Proctor’s last statements in the play are to himself when he says, “And there’s your first marvel, that I can. You have made your magic now, for now I do think I see some shred of goodness in John Proctor. Not enough to weave a banner with, but white enough to keep it from such dogs. ” White symbolizes his honesty, purity, and his angelic state, which evinces that he is now at peace with himself and prepared to accept his death.
Arthur Miller’s play The Crucible can be considered a tragedy not only to Miller’s definition of a tragedy, but also Aristotle’s. ” The play’s action, first of all, is universal, applying to the lives of the entire community and not necessarily to one particular man. The historical events of 1692 and the 1950’s make the fact eminently conspicuous. The plot of The Crucible is dramatic, complete, and unified”(Martine,82).
Proctor’s harmartia, tragic flaw, is obviously his affair with Abigail Williams.

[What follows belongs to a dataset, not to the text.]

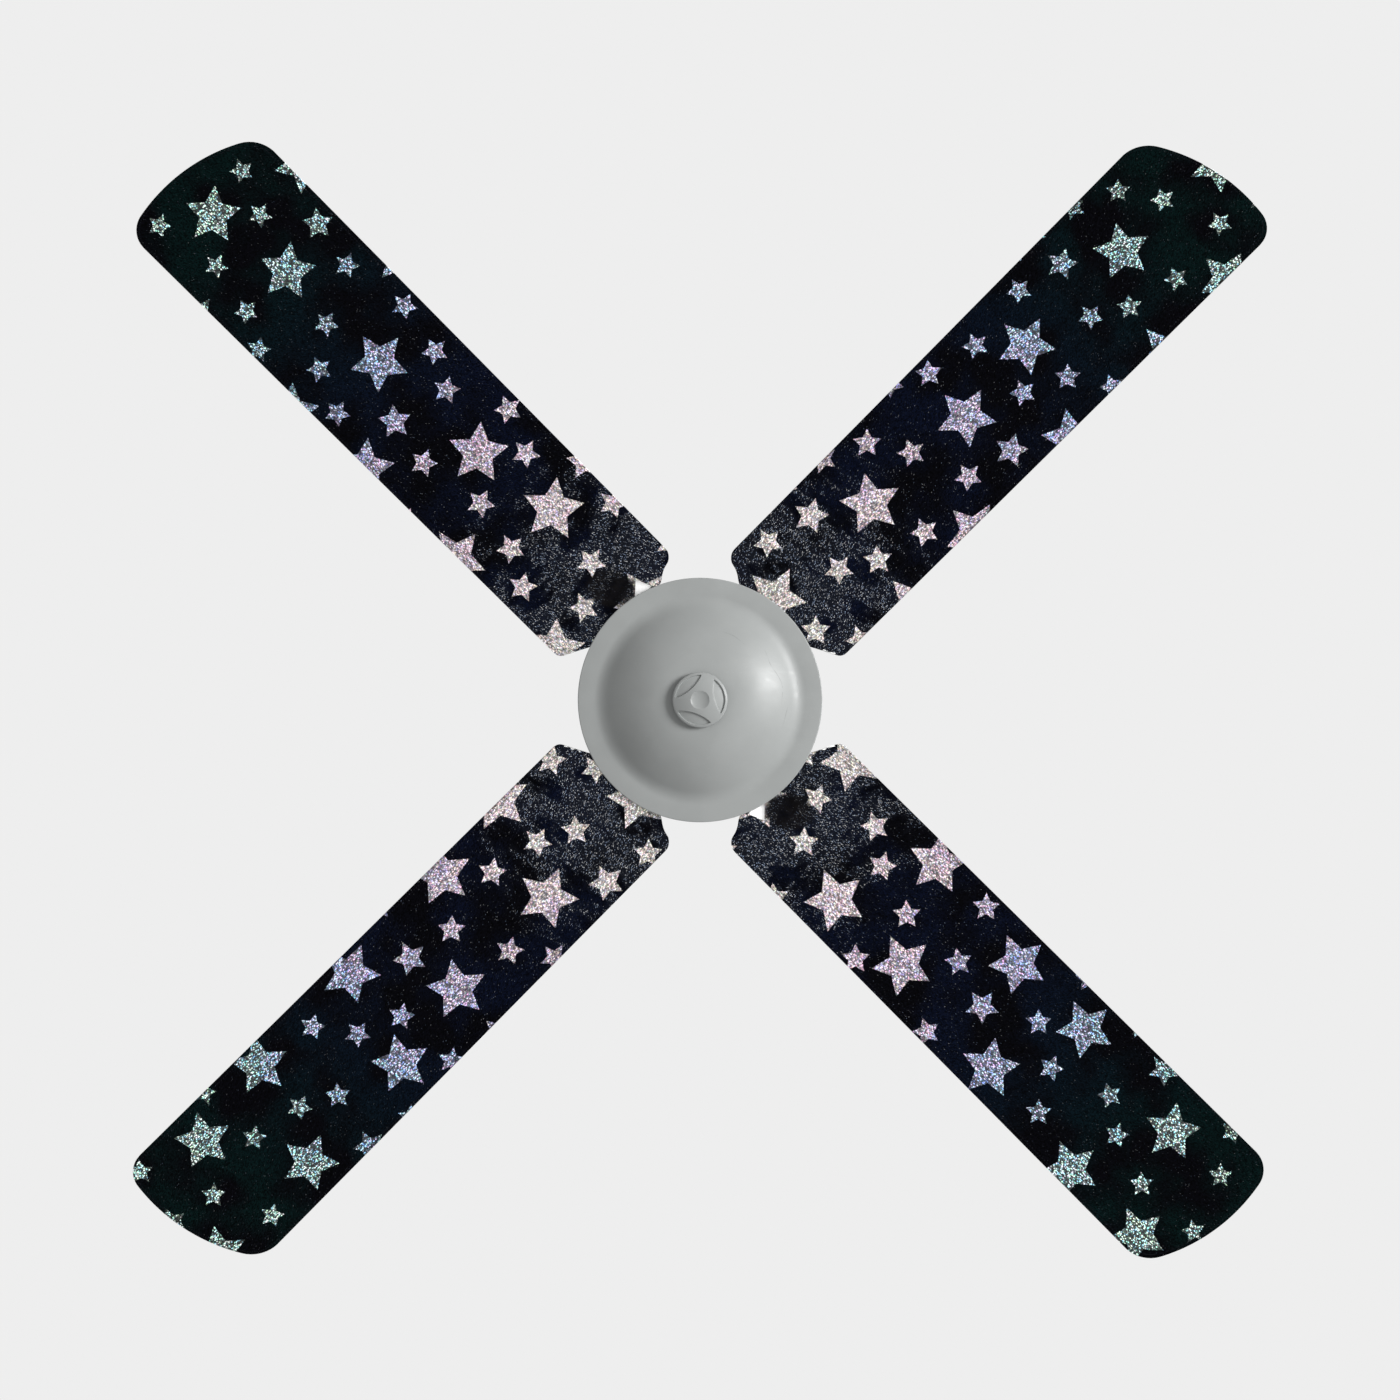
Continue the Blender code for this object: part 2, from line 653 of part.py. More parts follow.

His perepetia, reversal of circumstances, is that he went from living a almost normal puritan life to being accused of witchcraft. As for an anagnorisis, realization, “” that is a matter both simple and complex. John Proctor certainly and clearly achieves his profound recognition. Miller had especially chosen his ambience with his mind. He has said ” In The Crucible I had taken a step, I felt, toward a more self aware drama.
The Puritan not only felt, but constantly referred his feelings to concepts, to codes and ideas of social and ethical importance”(Views, vi-vii). This tragic self-awareness is the sine qua non to Proctor’s situation and character””(Martine, 83). The audience experiences a purgation of the soul, a catharisis, of their pity and fear because of Proctor’s deep-seated disposition, which is his “” own essential humanity and this demonstrates him to be “a man like ourselves””(Martine, 83).